Aim of the task »
Reproduce exactly and only the lines running from the one with "1) or mirrored" through the one with "BLACK = (0, 0, 0, 1)", both end lines included.

begin Dataset extract

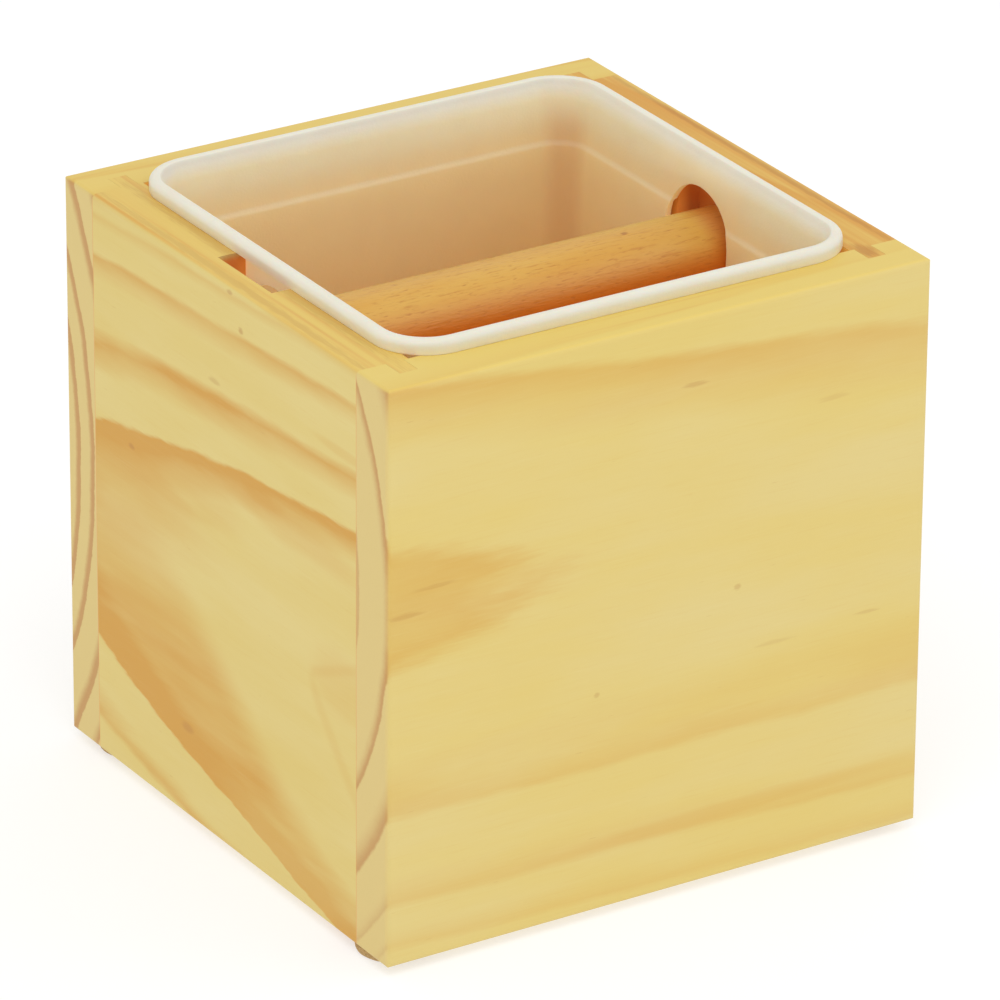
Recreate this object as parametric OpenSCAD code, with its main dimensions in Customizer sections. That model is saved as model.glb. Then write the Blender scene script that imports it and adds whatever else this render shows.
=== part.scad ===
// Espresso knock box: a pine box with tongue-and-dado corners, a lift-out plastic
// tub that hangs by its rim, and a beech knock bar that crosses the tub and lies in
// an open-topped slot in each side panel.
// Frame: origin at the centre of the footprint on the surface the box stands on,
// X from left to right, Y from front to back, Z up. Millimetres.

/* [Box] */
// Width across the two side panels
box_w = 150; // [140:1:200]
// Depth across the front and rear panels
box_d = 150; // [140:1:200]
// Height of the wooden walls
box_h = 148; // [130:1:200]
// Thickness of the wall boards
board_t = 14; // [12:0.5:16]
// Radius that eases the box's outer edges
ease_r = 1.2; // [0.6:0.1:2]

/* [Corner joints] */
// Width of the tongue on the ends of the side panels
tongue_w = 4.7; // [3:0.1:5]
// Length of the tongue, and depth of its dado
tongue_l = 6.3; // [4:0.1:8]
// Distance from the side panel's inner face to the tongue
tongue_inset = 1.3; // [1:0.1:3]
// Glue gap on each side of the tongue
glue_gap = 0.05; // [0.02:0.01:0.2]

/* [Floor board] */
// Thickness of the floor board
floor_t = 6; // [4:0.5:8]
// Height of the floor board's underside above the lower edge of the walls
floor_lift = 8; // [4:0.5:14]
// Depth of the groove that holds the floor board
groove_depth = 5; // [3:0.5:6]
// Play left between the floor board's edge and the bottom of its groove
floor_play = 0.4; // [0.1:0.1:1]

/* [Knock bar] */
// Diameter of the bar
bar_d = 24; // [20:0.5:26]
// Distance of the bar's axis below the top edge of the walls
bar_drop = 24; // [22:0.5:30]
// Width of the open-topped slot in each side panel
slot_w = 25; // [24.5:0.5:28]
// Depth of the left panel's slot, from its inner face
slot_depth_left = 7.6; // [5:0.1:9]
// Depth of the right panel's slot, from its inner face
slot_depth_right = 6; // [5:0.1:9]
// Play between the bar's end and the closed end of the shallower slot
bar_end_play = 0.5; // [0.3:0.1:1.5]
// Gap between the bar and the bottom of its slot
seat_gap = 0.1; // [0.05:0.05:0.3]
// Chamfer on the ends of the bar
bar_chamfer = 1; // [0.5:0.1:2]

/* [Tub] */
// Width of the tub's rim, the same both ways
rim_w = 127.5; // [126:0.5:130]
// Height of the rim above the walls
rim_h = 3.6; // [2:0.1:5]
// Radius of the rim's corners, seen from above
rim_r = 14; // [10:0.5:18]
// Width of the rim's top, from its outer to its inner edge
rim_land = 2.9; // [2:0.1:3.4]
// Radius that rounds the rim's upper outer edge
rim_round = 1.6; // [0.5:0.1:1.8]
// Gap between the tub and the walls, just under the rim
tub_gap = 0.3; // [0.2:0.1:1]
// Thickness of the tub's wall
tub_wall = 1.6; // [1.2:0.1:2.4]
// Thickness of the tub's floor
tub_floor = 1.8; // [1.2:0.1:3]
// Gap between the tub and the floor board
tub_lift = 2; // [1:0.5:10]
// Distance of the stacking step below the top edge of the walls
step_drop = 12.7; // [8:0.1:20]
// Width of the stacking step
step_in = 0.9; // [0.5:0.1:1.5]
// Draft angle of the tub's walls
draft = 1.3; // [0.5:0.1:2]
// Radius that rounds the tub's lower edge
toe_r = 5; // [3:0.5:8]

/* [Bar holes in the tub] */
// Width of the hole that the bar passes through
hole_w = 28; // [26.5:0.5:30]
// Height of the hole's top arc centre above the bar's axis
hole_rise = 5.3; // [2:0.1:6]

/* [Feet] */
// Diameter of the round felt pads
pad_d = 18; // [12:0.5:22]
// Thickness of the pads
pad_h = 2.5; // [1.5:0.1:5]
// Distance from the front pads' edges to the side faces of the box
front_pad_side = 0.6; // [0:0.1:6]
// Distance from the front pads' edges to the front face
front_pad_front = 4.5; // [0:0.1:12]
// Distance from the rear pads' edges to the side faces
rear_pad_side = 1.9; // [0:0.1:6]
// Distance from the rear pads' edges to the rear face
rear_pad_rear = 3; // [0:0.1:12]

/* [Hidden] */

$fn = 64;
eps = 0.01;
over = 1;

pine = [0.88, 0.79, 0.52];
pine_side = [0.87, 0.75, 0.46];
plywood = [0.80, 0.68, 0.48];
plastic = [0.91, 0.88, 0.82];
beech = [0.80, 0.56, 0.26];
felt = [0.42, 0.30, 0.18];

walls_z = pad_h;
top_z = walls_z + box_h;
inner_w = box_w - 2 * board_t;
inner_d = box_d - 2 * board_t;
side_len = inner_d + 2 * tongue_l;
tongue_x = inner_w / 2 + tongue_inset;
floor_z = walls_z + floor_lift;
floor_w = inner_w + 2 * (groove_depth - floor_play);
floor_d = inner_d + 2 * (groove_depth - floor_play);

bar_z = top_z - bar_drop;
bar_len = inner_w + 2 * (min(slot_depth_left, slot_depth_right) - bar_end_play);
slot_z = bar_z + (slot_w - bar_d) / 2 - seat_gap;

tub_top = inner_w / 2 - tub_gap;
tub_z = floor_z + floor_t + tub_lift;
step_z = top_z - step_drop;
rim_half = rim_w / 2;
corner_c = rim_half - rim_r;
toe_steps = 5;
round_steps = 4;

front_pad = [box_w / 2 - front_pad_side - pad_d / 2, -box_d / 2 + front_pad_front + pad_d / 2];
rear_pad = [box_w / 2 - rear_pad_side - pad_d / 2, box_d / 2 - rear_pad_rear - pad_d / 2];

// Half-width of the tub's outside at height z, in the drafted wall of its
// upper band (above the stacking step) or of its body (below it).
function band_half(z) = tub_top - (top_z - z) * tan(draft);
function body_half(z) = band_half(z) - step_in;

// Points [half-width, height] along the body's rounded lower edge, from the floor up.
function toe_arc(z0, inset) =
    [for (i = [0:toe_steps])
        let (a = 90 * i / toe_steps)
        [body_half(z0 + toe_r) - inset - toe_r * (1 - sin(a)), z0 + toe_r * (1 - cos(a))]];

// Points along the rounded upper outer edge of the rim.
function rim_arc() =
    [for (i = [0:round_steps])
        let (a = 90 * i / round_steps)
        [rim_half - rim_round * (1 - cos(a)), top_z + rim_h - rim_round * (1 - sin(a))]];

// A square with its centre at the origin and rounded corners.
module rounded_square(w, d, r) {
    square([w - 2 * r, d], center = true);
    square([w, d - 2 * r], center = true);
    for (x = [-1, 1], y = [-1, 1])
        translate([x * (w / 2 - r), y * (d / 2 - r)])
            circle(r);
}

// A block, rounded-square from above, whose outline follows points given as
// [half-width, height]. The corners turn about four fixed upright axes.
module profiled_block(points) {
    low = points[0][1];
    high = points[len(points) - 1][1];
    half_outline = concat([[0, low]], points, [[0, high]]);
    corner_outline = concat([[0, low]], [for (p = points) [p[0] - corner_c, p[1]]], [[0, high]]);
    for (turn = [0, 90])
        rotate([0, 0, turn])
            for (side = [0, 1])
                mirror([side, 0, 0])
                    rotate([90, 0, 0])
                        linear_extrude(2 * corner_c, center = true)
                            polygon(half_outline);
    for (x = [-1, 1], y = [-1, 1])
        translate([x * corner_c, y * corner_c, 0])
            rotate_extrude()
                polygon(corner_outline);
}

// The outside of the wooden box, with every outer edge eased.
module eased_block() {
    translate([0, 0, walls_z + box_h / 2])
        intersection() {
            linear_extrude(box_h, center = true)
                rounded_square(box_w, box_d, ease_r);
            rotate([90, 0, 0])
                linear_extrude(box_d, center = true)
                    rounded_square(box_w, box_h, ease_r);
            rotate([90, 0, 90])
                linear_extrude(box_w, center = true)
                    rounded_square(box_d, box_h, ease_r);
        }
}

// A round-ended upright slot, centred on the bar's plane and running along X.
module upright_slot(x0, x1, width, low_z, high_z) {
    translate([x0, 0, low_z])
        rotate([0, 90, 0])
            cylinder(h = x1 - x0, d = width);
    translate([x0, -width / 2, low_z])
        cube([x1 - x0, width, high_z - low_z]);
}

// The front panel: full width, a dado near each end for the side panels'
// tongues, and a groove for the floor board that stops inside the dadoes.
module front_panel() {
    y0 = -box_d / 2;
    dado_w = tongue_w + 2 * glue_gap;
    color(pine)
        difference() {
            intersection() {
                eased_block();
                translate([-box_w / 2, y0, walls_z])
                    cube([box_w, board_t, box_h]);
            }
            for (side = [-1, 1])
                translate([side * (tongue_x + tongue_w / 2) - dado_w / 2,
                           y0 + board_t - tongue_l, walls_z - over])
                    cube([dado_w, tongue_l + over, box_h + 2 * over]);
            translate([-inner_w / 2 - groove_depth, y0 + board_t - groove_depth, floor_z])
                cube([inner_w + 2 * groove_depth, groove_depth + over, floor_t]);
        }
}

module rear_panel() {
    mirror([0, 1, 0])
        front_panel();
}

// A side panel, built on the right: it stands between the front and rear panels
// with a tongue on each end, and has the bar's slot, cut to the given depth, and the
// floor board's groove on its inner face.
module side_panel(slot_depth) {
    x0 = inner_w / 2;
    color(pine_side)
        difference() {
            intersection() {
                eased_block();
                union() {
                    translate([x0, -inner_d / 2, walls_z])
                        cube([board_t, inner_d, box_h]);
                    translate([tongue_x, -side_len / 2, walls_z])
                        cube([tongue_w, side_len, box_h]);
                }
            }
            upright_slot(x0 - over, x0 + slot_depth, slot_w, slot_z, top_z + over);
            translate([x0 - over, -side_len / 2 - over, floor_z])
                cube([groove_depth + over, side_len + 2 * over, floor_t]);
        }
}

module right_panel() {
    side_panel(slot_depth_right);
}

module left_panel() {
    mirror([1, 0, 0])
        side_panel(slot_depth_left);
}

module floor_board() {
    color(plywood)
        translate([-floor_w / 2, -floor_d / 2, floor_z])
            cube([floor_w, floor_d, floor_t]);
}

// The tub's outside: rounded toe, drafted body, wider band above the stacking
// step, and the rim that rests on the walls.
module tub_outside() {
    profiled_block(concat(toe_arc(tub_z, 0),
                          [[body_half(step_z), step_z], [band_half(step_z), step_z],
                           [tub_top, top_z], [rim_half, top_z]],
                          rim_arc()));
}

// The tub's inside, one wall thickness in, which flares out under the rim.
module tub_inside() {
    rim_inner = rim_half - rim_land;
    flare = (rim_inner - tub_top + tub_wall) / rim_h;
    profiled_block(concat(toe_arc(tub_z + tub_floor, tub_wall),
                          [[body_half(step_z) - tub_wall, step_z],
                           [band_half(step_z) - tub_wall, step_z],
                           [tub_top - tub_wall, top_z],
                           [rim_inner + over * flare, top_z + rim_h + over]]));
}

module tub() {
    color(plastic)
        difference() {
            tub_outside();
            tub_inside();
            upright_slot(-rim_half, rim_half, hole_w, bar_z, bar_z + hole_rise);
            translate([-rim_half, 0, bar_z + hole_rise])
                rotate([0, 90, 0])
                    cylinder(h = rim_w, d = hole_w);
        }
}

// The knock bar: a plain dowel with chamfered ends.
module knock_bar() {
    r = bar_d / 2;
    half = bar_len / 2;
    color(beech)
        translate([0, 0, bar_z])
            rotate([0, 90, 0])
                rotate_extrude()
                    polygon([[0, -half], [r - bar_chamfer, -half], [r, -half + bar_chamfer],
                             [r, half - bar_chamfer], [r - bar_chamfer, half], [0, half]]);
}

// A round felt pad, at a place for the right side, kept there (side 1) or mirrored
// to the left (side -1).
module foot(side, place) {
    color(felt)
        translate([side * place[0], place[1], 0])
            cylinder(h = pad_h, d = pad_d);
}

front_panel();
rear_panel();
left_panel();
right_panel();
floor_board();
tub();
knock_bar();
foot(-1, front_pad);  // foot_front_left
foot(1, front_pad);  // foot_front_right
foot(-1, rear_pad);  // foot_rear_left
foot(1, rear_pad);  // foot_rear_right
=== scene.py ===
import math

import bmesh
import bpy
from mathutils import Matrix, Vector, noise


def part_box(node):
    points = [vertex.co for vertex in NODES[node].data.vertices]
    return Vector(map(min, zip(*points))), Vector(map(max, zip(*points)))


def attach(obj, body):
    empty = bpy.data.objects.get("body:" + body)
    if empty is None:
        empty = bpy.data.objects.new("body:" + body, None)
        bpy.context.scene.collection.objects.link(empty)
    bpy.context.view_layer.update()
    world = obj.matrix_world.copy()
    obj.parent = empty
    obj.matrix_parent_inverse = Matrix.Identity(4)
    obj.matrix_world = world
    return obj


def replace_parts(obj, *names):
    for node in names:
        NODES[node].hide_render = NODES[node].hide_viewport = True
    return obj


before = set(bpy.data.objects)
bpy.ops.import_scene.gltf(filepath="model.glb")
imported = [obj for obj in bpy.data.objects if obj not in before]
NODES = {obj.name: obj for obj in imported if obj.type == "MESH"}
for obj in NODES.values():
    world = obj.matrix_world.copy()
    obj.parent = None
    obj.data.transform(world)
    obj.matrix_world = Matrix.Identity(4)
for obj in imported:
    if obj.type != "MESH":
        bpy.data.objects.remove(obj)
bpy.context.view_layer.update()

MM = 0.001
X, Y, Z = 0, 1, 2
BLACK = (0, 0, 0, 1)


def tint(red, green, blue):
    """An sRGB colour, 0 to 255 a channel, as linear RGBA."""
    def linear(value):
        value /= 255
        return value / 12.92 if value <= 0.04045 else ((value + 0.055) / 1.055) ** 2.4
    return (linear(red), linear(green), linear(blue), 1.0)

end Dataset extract

Written reply »
// A round felt pad, at a place for the right side, kept there (side 1) or mirrored
// to the left (side -1).
module foot(side, place) {
    color(felt)
        translate([side * place[0], place[1], 0])
            cylinder(h = pad_h, d = pad_d);
}

front_panel();
rear_panel();
left_panel();
right_panel();
floor_board();
tub();
knock_bar();
foot(-1, front_pad);  // foot_front_left
foot(1, front_pad);  // foot_front_right
foot(-1, rear_pad);  // foot_rear_left
foot(1, rear_pad);  // foot_rear_right
=== scene.py ===
import math

import bmesh
import bpy
from mathutils import Matrix, Vector, noise


def part_box(node):
    points = [vertex.co for vertex in NODES[node].data.vertices]
    return Vector(map(min, zip(*points))), Vector(map(max, zip(*points)))


def attach(obj, body):
    empty = bpy.data.objects.get("body:" + body)
    if empty is None:
        empty = bpy.data.objects.new("body:" + body, None)
        bpy.context.scene.collection.objects.link(empty)
    bpy.context.view_layer.update()
    world = obj.matrix_world.copy()
    obj.parent = empty
    obj.matrix_parent_inverse = Matrix.Identity(4)
    obj.matrix_world = world
    return obj


def replace_parts(obj, *names):
    for node in names:
        NODES[node].hide_render = NODES[node].hide_viewport = True
    return obj


before = set(bpy.data.objects)
bpy.ops.import_scene.gltf(filepath="model.glb")
imported = [obj for obj in bpy.data.objects if obj not in before]
NODES = {obj.name: obj for obj in imported if obj.type == "MESH"}
for obj in NODES.values():
    world = obj.matrix_world.copy()
    obj.parent = None
    obj.data.transform(world)
    obj.matrix_world = Matrix.Identity(4)
for obj in imported:
    if obj.type != "MESH":
        bpy.data.objects.remove(obj)
bpy.context.view_layer.update()

MM = 0.001
X, Y, Z = 0, 1, 2
BLACK = (0, 0, 0, 1)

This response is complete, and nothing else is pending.